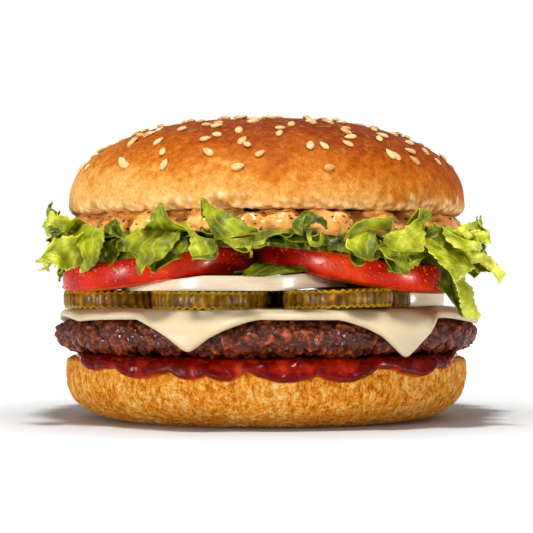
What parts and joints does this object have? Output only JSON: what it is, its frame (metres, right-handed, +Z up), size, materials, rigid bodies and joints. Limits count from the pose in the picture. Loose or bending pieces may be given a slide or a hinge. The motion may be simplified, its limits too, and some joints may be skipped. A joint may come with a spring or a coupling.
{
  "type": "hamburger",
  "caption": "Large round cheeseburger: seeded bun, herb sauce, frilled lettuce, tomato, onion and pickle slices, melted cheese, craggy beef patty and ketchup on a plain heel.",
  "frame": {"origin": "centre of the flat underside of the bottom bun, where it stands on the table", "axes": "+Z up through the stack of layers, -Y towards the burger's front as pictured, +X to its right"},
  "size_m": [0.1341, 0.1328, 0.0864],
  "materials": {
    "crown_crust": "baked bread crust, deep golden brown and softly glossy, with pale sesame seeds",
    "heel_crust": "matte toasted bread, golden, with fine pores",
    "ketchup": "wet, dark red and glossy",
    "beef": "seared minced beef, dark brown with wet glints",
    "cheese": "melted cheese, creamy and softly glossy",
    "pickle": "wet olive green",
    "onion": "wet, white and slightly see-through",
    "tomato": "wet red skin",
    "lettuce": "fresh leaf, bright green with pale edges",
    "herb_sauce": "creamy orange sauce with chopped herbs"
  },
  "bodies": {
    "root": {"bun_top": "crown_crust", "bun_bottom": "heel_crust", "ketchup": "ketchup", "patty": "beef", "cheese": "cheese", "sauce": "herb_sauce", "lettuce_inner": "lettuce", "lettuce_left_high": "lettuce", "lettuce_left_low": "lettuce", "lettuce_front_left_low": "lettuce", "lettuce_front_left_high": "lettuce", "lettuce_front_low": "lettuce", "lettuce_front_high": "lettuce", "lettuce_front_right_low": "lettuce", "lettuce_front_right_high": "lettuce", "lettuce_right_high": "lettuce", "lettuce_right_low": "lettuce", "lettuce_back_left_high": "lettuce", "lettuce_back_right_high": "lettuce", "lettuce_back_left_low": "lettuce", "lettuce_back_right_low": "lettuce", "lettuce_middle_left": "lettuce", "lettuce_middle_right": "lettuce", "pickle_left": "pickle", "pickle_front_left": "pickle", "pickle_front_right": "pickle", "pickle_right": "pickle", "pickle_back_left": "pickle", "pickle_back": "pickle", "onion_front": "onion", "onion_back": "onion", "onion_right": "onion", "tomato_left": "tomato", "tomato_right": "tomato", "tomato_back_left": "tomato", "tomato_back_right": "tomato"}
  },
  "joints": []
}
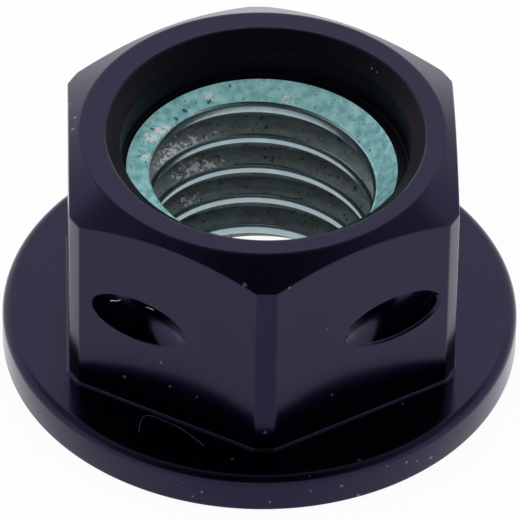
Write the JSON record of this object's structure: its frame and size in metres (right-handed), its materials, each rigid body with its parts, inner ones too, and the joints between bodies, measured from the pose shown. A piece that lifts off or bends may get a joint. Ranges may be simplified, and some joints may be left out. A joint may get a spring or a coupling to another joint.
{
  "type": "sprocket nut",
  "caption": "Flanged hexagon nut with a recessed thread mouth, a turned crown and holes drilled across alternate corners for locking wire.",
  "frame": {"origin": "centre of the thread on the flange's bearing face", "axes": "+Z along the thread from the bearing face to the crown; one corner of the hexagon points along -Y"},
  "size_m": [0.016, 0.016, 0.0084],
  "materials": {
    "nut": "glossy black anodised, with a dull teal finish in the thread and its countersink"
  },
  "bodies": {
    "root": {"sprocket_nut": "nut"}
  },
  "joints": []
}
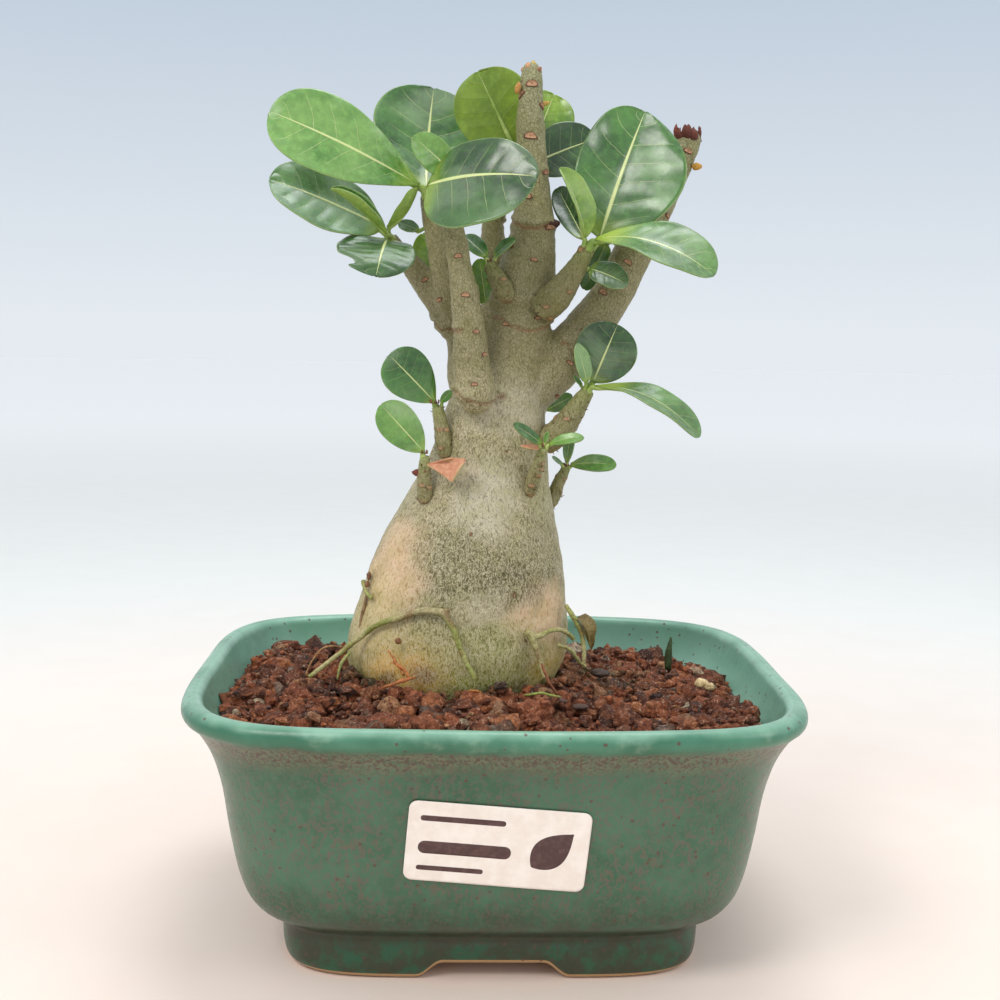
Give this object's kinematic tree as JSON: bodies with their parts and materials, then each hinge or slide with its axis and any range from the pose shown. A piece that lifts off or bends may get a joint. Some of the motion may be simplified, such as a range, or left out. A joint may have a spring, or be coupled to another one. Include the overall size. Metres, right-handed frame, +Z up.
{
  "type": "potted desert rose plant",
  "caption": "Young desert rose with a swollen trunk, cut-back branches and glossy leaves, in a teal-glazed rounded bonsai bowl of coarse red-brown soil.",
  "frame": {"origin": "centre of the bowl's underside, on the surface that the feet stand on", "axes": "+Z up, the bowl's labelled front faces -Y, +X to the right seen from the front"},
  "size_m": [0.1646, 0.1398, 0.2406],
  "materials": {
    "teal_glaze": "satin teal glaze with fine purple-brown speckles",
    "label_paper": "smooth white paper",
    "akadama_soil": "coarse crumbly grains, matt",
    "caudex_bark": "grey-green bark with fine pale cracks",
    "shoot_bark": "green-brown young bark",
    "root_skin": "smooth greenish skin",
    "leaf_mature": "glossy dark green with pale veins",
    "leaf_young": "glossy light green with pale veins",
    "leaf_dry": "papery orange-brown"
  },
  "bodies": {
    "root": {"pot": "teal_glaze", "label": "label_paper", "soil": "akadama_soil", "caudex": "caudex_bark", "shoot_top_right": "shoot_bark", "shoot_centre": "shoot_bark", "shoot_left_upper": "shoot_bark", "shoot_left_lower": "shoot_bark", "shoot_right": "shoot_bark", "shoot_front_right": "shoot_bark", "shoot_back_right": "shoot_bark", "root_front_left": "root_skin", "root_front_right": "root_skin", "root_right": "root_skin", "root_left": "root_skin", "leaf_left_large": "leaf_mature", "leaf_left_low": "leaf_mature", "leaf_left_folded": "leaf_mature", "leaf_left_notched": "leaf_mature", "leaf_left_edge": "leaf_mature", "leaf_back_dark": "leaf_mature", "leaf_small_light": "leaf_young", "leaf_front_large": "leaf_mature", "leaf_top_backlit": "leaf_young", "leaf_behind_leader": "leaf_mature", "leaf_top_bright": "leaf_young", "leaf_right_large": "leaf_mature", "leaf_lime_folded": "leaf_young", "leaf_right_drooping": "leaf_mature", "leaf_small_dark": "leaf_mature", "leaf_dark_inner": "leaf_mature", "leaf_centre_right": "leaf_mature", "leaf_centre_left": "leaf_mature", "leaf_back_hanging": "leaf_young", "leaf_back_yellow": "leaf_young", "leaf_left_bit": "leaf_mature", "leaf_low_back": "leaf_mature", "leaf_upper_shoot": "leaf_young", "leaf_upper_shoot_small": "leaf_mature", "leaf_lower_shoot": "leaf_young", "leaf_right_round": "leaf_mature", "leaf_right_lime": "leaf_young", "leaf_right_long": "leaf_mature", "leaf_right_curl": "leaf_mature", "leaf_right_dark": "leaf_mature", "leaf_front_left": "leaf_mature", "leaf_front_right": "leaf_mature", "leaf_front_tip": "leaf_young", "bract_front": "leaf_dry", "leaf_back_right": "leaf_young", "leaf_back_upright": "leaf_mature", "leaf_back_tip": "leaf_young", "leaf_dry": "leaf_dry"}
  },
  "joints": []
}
++++++++++++++++++++
◆ **The exercise**
Recopy the entries above exactly, with every line included.

◆ **Answer**
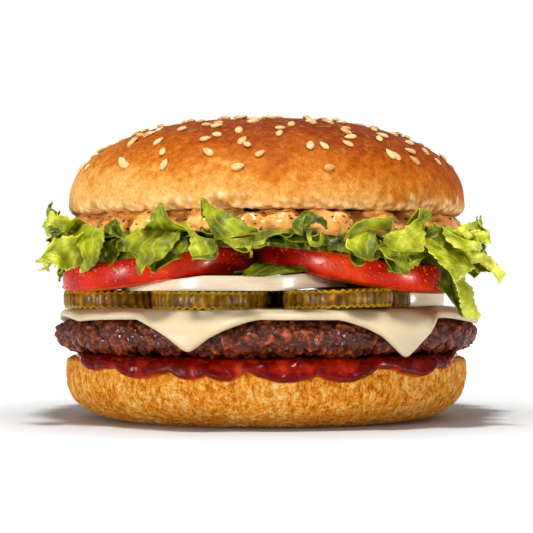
What parts and joints does this object have? Output only JSON: what it is, its frame (metres, right-handed, +Z up), size, materials, rigid bodies and joints. Limits count from the pose in the picture. Loose or bending pieces may be given a slide or a hinge. The motion may be simplified, its limits too, and some joints may be skipped. A joint may come with a spring or a coupling.
{
  "type": "hamburger",
  "caption": "Large round cheeseburger: seeded bun, herb sauce, frilled lettuce, tomato, onion and pickle slices, melted cheese, craggy beef patty and ketchup on a plain heel.",
  "frame": {"origin": "centre of the flat underside of the bottom bun, where it stands on the table", "axes": "+Z up through the stack of layers, -Y towards the burger's front as pictured, +X to its right"},
  "size_m": [0.1341, 0.1328, 0.0864],
  "materials": {
    "crown_crust": "baked bread crust, deep golden brown and softly glossy, with pale sesame seeds",
    "heel_crust": "matte toasted bread, golden, with fine pores",
    "ketchup": "wet, dark red and glossy",
    "beef": "seared minced beef, dark brown with wet glints",
    "cheese": "melted cheese, creamy and softly glossy",
    "pickle": "wet olive green",
    "onion": "wet, white and slightly see-through",
    "tomato": "wet red skin",
    "lettuce": "fresh leaf, bright green with pale edges",
    "herb_sauce": "creamy orange sauce with chopped herbs"
  },
  "bodies": {
    "root": {"bun_top": "crown_crust", "bun_bottom": "heel_crust", "ketchup": "ketchup", "patty": "beef", "cheese": "cheese", "sauce": "herb_sauce", "lettuce_inner": "lettuce", "lettuce_left_high": "lettuce", "lettuce_left_low": "lettuce", "lettuce_front_left_low": "lettuce", "lettuce_front_left_high": "lettuce", "lettuce_front_low": "lettuce", "lettuce_front_high": "lettuce", "lettuce_front_right_low": "lettuce", "lettuce_front_right_high": "lettuce", "lettuce_right_high": "lettuce", "lettuce_right_low": "lettuce", "lettuce_back_left_high": "lettuce", "lettuce_back_right_high": "lettuce", "lettuce_back_left_low": "lettuce", "lettuce_back_right_low": "lettuce", "lettuce_middle_left": "lettuce", "lettuce_middle_right": "lettuce", "pickle_left": "pickle", "pickle_front_left": "pickle", "pickle_front_right": "pickle", "pickle_right": "pickle", "pickle_back_left": "pickle", "pickle_back": "pickle", "onion_front": "onion", "onion_back": "onion", "onion_right": "onion", "tomato_left": "tomato", "tomato_right": "tomato", "tomato_back_left": "tomato", "tomato_back_right": "tomato"}
  },
  "joints": []
}
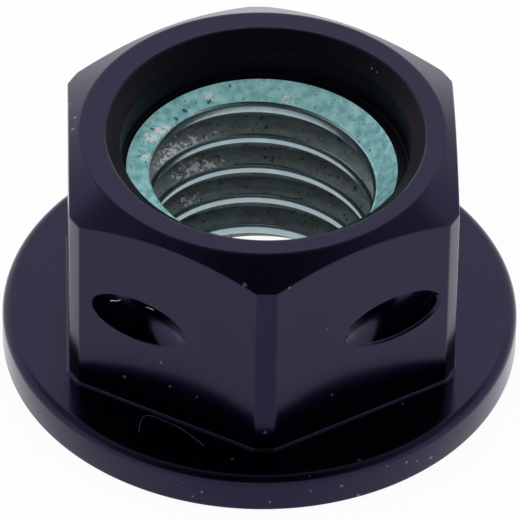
Write the JSON record of this object's structure: its frame and size in metres (right-handed), its materials, each rigid body with its parts, inner ones too, and the joints between bodies, measured from the pose shown. A piece that lifts off or bends may get a joint. Ranges may be simplified, and some joints may be left out. A joint may get a spring or a coupling to another joint.
{
  "type": "sprocket nut",
  "caption": "Flanged hexagon nut with a recessed thread mouth, a turned crown and holes drilled across alternate corners for locking wire.",
  "frame": {"origin": "centre of the thread on the flange's bearing face", "axes": "+Z along the thread from the bearing face to the crown; one corner of the hexagon points along -Y"},
  "size_m": [0.016, 0.016, 0.0084],
  "materials": {
    "nut": "glossy black anodised, with a dull teal finish in the thread and its countersink"
  },
  "bodies": {
    "root": {"sprocket_nut": "nut"}
  },
  "joints": []
}
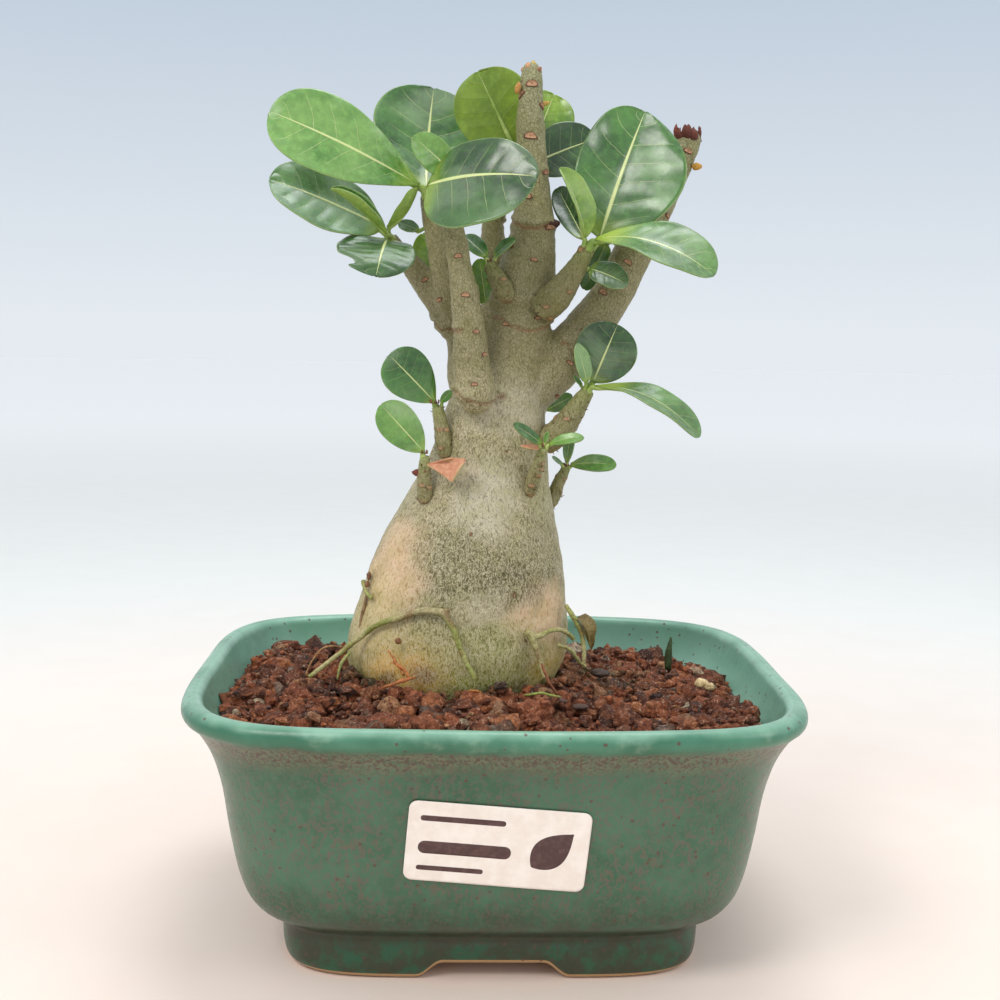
Give this object's kinematic tree as JSON: bodies with their parts and materials, then each hinge or slide with its axis and any range from the pose shown. A piece that lifts off or bends may get a joint. Some of the motion may be simplified, such as a range, or left out. A joint may have a spring, or be coupled to another one. Include the overall size. Metres, right-handed frame, +Z up.
{
  "type": "potted desert rose plant",
  "caption": "Young desert rose with a swollen trunk, cut-back branches and glossy leaves, in a teal-glazed rounded bonsai bowl of coarse red-brown soil.",
  "frame": {"origin": "centre of the bowl's underside, on the surface that the feet stand on", "axes": "+Z up, the bowl's labelled front faces -Y, +X to the right seen from the front"},
  "size_m": [0.1646, 0.1398, 0.2406],
  "materials": {
    "teal_glaze": "satin teal glaze with fine purple-brown speckles",
    "label_paper": "smooth white paper",
    "akadama_soil": "coarse crumbly grains, matt",
    "caudex_bark": "grey-green bark with fine pale cracks",
    "shoot_bark": "green-brown young bark",
    "root_skin": "smooth greenish skin",
    "leaf_mature": "glossy dark green with pale veins",
    "leaf_young": "glossy light green with pale veins",
    "leaf_dry": "papery orange-brown"
  },
  "bodies": {
    "root": {"pot": "teal_glaze", "label": "label_paper", "soil": "akadama_soil", "caudex": "caudex_bark", "shoot_top_right": "shoot_bark", "shoot_centre": "shoot_bark", "shoot_left_upper": "shoot_bark", "shoot_left_lower": "shoot_bark", "shoot_right": "shoot_bark", "shoot_front_right": "shoot_bark", "shoot_back_right": "shoot_bark", "root_front_left": "root_skin", "root_front_right": "root_skin", "root_right": "root_skin", "root_left": "root_skin", "leaf_left_large": "leaf_mature", "leaf_left_low": "leaf_mature", "leaf_left_folded": "leaf_mature", "leaf_left_notched": "leaf_mature", "leaf_left_edge": "leaf_mature", "leaf_back_dark": "leaf_mature", "leaf_small_light": "leaf_young", "leaf_front_large": "leaf_mature", "leaf_top_backlit": "leaf_young", "leaf_behind_leader": "leaf_mature", "leaf_top_bright": "leaf_young", "leaf_right_large": "leaf_mature", "leaf_lime_folded": "leaf_young", "leaf_right_drooping": "leaf_mature", "leaf_small_dark": "leaf_mature", "leaf_dark_inner": "leaf_mature", "leaf_centre_right": "leaf_mature", "leaf_centre_left": "leaf_mature", "leaf_back_hanging": "leaf_young", "leaf_back_yellow": "leaf_young", "leaf_left_bit": "leaf_mature", "leaf_low_back": "leaf_mature", "leaf_upper_shoot": "leaf_young", "leaf_upper_shoot_small": "leaf_mature", "leaf_lower_shoot": "leaf_young", "leaf_right_round": "leaf_mature", "leaf_right_lime": "leaf_young", "leaf_right_long": "leaf_mature", "leaf_right_curl": "leaf_mature", "leaf_right_dark": "leaf_mature", "leaf_front_left": "leaf_mature", "leaf_front_right": "leaf_mature", "leaf_front_tip": "leaf_young", "bract_front": "leaf_dry", "leaf_back_right": "leaf_young", "leaf_back_upright": "leaf_mature", "leaf_back_tip": "leaf_young", "leaf_dry": "leaf_dry"}
  },
  "joints": []
}